## DATA IN THIS EXERCISE
--- START ---
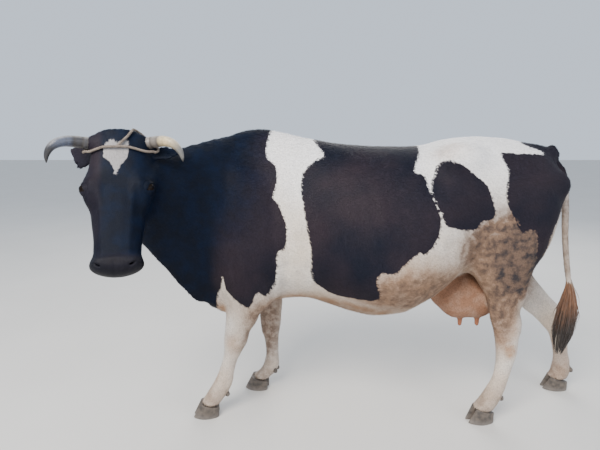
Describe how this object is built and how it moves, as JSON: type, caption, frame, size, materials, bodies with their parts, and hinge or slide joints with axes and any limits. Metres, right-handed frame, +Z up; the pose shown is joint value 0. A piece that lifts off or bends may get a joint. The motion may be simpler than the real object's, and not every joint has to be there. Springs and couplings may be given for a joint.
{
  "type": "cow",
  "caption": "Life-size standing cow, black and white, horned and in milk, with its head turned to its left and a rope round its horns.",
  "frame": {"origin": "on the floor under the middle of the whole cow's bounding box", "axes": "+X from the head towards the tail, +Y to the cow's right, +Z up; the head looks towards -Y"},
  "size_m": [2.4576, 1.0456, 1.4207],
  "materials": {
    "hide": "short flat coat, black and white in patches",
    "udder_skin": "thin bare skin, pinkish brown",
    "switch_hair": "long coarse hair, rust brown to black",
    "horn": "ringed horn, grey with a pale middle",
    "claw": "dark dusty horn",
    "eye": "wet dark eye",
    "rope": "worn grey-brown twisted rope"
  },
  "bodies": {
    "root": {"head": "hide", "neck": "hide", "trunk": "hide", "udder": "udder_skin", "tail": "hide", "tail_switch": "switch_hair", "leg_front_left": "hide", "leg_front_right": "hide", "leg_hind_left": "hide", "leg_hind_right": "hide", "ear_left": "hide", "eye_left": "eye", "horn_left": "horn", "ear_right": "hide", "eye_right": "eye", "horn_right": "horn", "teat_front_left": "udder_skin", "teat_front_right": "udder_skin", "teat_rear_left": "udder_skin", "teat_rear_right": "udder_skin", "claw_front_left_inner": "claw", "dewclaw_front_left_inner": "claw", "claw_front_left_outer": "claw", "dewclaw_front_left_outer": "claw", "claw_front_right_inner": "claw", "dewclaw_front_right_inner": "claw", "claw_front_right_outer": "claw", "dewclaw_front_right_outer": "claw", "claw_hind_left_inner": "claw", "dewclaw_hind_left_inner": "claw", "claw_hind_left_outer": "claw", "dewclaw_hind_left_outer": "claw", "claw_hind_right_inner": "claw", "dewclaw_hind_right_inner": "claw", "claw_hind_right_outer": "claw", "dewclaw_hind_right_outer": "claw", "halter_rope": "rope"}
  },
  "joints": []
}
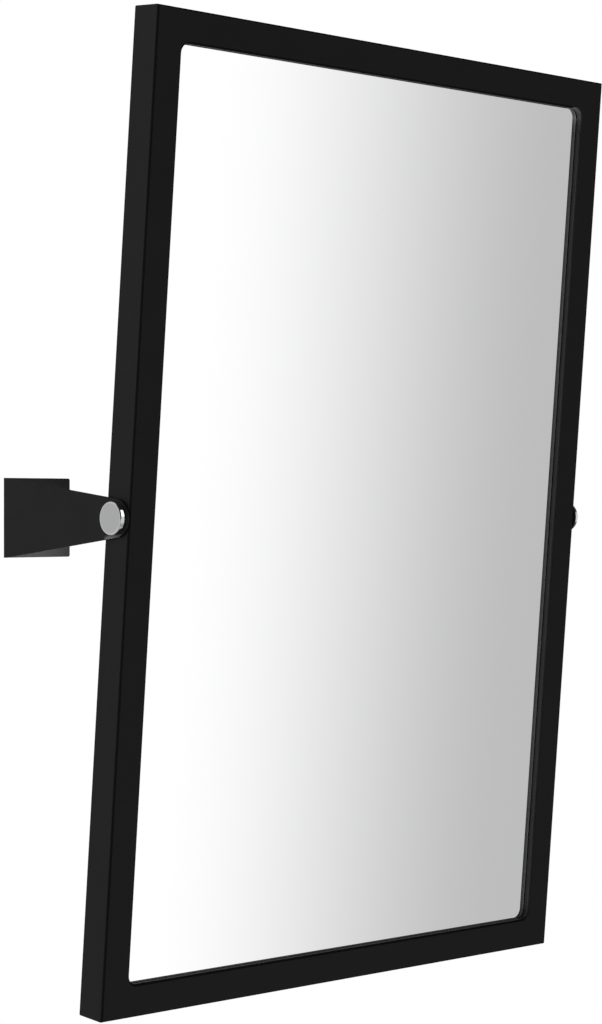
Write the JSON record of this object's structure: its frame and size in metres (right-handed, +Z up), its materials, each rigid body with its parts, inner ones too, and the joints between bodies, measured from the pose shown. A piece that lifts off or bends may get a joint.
--- END ---
--- START ---
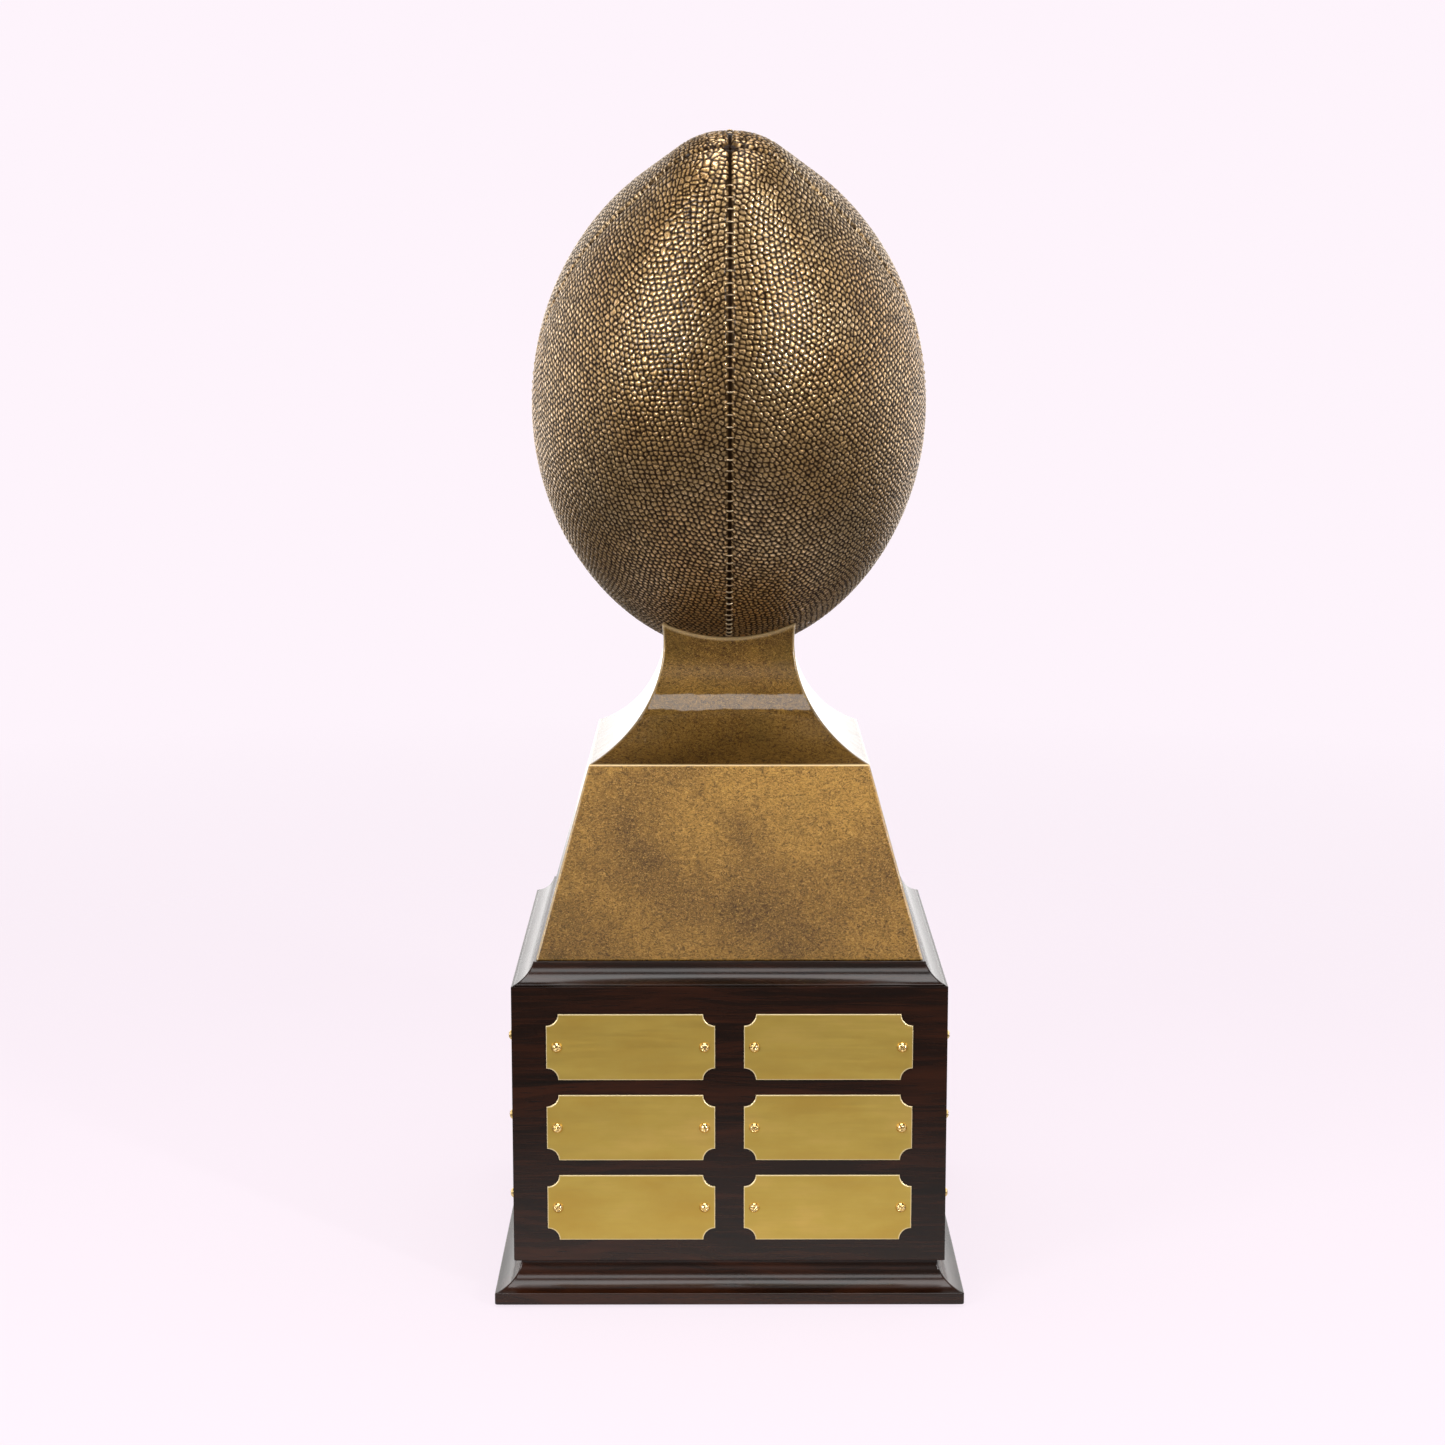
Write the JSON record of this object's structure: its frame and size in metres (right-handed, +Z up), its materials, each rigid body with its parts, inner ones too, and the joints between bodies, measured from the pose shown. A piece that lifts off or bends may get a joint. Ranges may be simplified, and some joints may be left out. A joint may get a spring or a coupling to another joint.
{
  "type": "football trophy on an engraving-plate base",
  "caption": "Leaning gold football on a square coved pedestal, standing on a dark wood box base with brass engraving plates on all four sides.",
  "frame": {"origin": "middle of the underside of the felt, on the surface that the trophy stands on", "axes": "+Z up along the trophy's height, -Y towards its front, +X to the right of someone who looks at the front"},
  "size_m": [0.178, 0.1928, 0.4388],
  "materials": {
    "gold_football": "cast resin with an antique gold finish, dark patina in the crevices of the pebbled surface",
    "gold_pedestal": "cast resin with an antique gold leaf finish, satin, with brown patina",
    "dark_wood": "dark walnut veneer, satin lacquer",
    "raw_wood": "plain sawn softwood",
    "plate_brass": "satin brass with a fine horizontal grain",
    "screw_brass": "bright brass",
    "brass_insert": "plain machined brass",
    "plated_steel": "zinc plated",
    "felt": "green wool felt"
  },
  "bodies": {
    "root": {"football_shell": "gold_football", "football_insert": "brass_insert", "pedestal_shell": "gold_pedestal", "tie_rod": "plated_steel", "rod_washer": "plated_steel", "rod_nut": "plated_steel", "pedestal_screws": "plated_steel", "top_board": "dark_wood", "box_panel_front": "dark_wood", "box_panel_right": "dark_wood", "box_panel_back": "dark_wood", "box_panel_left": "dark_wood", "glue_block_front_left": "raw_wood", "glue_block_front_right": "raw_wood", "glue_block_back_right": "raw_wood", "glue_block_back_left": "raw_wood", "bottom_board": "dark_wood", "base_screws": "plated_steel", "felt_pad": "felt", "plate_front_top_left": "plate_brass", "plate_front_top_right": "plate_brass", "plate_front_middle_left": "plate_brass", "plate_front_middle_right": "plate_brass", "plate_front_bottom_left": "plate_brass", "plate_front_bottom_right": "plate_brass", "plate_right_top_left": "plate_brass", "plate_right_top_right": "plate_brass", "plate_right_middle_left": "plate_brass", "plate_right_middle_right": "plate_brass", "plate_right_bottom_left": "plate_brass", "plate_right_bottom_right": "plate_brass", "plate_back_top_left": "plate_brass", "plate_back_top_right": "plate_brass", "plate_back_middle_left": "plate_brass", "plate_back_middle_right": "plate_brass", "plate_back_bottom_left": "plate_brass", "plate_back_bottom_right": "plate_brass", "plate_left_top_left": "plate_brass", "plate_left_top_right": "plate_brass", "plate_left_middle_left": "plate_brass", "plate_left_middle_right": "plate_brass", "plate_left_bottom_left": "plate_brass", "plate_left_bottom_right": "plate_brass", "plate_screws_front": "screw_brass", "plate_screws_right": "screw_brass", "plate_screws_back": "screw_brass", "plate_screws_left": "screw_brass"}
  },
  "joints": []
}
--- END ---
## WHAT THE EXERCISE ASKS
List every line in the records above that contains the word "type".

## RESULT OF THIS EXERCISE
Describe how this object is built and how it moves, as JSON: type, caption, frame, size, materials, bodies with their parts, and hinge or slide joints with axes and any limits. Metres, right-handed frame, +Z up; the pose shown is joint value 0. A piece that lifts off or bends may get a joint. The motion may be simpler than the real object's, and not every joint has to be there. Springs and couplings may be given for a joint.
  "type": "cow",
  "type": "football trophy on an engraving-plate base",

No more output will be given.